China’s overall sales stood at 2.02 million vehicles in June, according to data from the China Association of Automobile Manufacturers (CAAM). The country sold 12.89 million vehicles between January and June, up 25.6% from year-ago levels.
Chen Shihua, a senior official at CAAM, told an online press briefing that the global auto-chip supply shortage hit China’s production hard last month, but given an overall economic recovery, CAAM is still moderately positive about domestic auto market.
Sales of new energy vehicles (NEVs) including battery-powered electric vehicles, plug-in petrol-electric hybrids, and hydrogen fuel-cell vehicles maintained their strong momentum, jumping 139%, with 256,000 units sold last month.

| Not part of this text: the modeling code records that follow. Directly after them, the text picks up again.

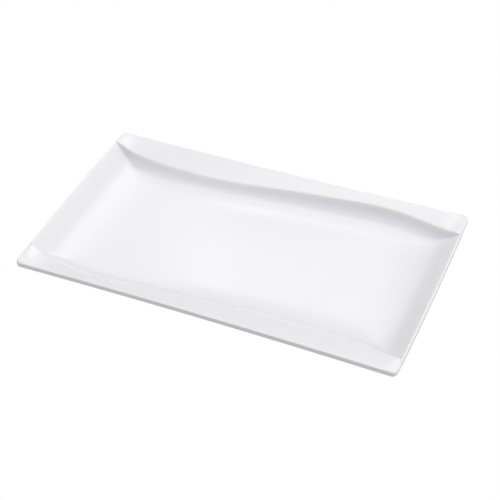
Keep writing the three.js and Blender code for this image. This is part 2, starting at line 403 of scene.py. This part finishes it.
def underside(depth, wall_steps, rim_steps, arris_steps):
    """The underside, from the outline inwards to the edge of the floor."""
    level = WALL - depth
    insets, drops = arris(LOW_ARRIS, depth, arris_steps)
    edge = edge_lines(insets[::-1])
    climb = np.sin(np.linspace(np.pi / 2, 0, wall_steps + 1))
    well = well_lines(climb**2, WALL * np.tan(STEEPEST / 2), LIP - LOW_ARRIS - LEAST_FLAT)
    rim = between(edge_lines([LOW_ARRIS]), well, 1 - np.linspace(1, 0, rim_steps + 1)[:-1] ** 2)
    inner = [lifted(lines, skin(*lines, level)) for lines in (rim, well)]
    return np.vstack([lifted(edge, skin(*edge, level) + column(drops[::-1]))] + inner)


def foot_wall(depth, low, outer):
    """One wall of the foot ring, from its rounded root down to a height.

    The root is a quarter circle of radius FOOT_ROOT, and below it the wall leans in.
    """
    turn = np.linspace(0, np.pi / 2, ROOT_STEPS + 1)
    top = FOOT_HEIGHT - FOOT_ROOT + depth
    lean = FOOT_DRAFT * (top - low) / (FOOT_HEIGHT - FOOT_ROOT)
    insets = np.r_[depth - FOOT_ROOT * (1 - np.sin(turn)), depth + lean]
    heights = np.r_[top + FOOT_ROOT * np.cos(turn), low]
    insets = FOOT_INSET + (insets if outer else FOOT_WIDTH - insets)
    return lifted(foot_lines(insets), column(heights))


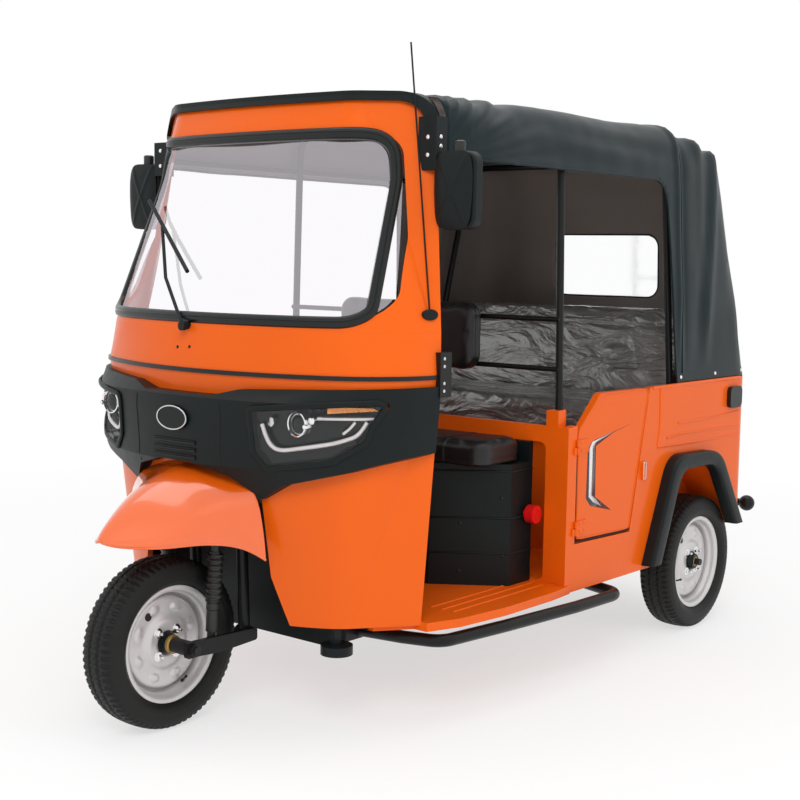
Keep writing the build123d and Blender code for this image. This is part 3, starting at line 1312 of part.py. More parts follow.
AXLE_TUBE = 34.0
DIFF_HALF = 62.0
DIFF_RADIUS = 98.0
DRUM_RADIUS = 96.0
rear_axle_y = back(WHEELBASE)
with BuildPart() as rear_axle:
    with BuildSketch(Plane(origin=(60 - HALF_TRACK, rear_axle_y, TYRE_RADIUS), z_dir=(1, 0, 0))):
        Circle(AXLE_TUBE)
    extrude(amount=2 * HALF_TRACK - 120)
    with BuildSketch(Plane(origin=(-DIFF_HALF, rear_axle_y, TYRE_RADIUS), z_dir=(1, 0, 0))):
        Circle(DIFF_RADIUS)
    extrude(amount=2 * DIFF_HALF)
    chamfer(rear_axle.edges().filter_by(GeomType.CIRCLE).group_by(SortBy.RADIUS)[-1], 24)
    with BuildSketch(Plane(origin=(0, rear_axle_y, TYRE_RADIUS), z_dir=(0, -1, 0))):
        Circle(40)
    extrude(amount=150)
    for side in (-1, 1):
        with BuildSketch(Plane(origin=(side * (HALF_TRACK - 102), rear_axle_y, TYRE_RADIUS), z_dir=(side, 0, 0))):
            Circle(DRUM_RADIUS)
        extrude(amount=48)
        with BuildSketch(Plane(origin=(side * (HALF_TRACK - 70), rear_axle_y, TYRE_RADIUS), z_dir=(side, 0, 0))):
            Circle(STUB_RADIUS)
        extrude(amount=132)
rear_axle.part.label = "rear_axle"
export_step(rear_axle.part, "parts/rear_axle.step")

SPRING_X = RAIL_X + 70.0
SPRING_WIDTH = 50.0
SPRING_REACH = 266.0
SPRING_RISE = 88.0
LEAF_THICK = 9.0
LEAF_REACHES = (SPRING_REACH, 200.0, 130.0)
SPRING_SEAT_Z = 296.0
EYE_RADIUS = 17.0
rail_face = RAIL_X + RAIL_WIDTH / 2
with BuildPart() as leaf_springs:
    for leaf, reach in enumerate(LEAF_REACHES):
        middle = SPRING_SEAT_Z - leaf * LEAF_THICK
        end = middle + SPRING_RISE * (reach / SPRING_REACH) ** 2
        front_y = back(WHEELBASE - reach)
        rear_y = back(WHEELBASE + reach)
        with BuildSketch(Plane.YZ.offset(SPRING_X - SPRING_WIDTH / 2)):
            with BuildLine():
                ThreePointArc((front_y, end), (rear_axle_y, middle), (rear_y, end))
                Line((rear_y, end), (rear_y, end - LEAF_THICK))
                ThreePointArc((rear_y, end - LEAF_THICK), (rear_axle_y, middle - LEAF_THICK), (front_y, end - LEAF_THICK))
                Line((front_y, end - LEAF_THICK), (front_y, end))
            make_face()
        extrude(amount=SPRING_WIDTH)
    for side in (-1, 1):
        eye_y = back(WHEELBASE + side * SPRING_REACH)
        with BuildSketch(Plane(origin=(rail_face, eye_y, SPRING_SEAT_Z + SPRING_RISE), z_dir=(1, 0, 0))):
            Circle(EYE_RADIUS)
        extrude(amount=SPRING_X + SPRING_WIDTH / 2 - rail_face)
        with BuildSketch(Plane.YZ.offset(rail_face)):
            with Locations((eye_y, SPRING_SEAT_Z + SPRING_RISE + 18)):
                Rectangle(44, 52)
        extrude(amount=6)
    with BuildSketch(Plane.XY.offset(TYRE_RADIUS - 40)):
        with Locations((SPRING_X, rear_axle_y)):
            Rectangle(66, 90)
    extrude(amount=104)
    with BuildSketch(Plane(origin=(SPRING_X - 40, rear_axle_y, TYRE_RADIUS), z_dir=(1, 0, 0))):
        Circle(AXLE_TUBE)
    extrude(amount=80, mode=Mode.SUBTRACT)
    mirror(about=Plane.YZ)
leaf_springs.part.label = "leaf_springs"
export_step(leaf_springs.part, "parts/leaf_springs.step")

SHAFT_Z = 228.0
shaft_front = ENGINE_STATION + 92.0
with BuildPart() as engine_block:
    with BuildSketch(Plane.XY.offset(SILL_Z)):
        with Locations((0, back(ENGINE_STATION))):
            Rectangle(340, 180)
    extrude(amount=300)
    with BuildSketch(Plane.XY.offset(190)):
        with Locations((0, back(ENGINE_STATION + 2))):
            Rectangle(300, 180)
    extrude(amount=SILL_Z - 189)
    for side in (-1, 1):
        with BuildSketch(Plane.XY.offset(SILL_Z)):
            with Locations((side * 120, back(ENGINE_STATION))):
                Rectangle(50, ENGINE_HOLE)
        extrude(amount=20)
    # shaft back to the axle
    with BuildSketch(Plane(origin=(0, back(shaft_front), SHAFT_Z), z_dir=(0, 1, 0))):
        Circle(16)
    extrude(amount=WHEELBASE - 150 - shaft_front)
engine_block.part.label = "engine_block"
export_step(engine_block.part, "parts/engine_block.step")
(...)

NEV makers such as Nio Inc, Xpeng Inc, and BYD are expanding manufacturing capacity in China, encouraged by the government’s promotion of greener vehicles to cut pollution.
China’s annual NEV sales are expected to grow more than 40% in the next five years, CAAM said last month.
US electric vehicle maker Tesla Inc sold 33,155 China-manufactured electric cars in June.
Meanwhile, Nio plans to have 4,000 battery swapping stations globally in 2025, its president Qin Lihong said on Friday.
The company, which makes premium electric cars, aims to have 700 battery swapping stations by the end of this year. A battery swapping station allows drivers to change the battery in their cars to power the rides.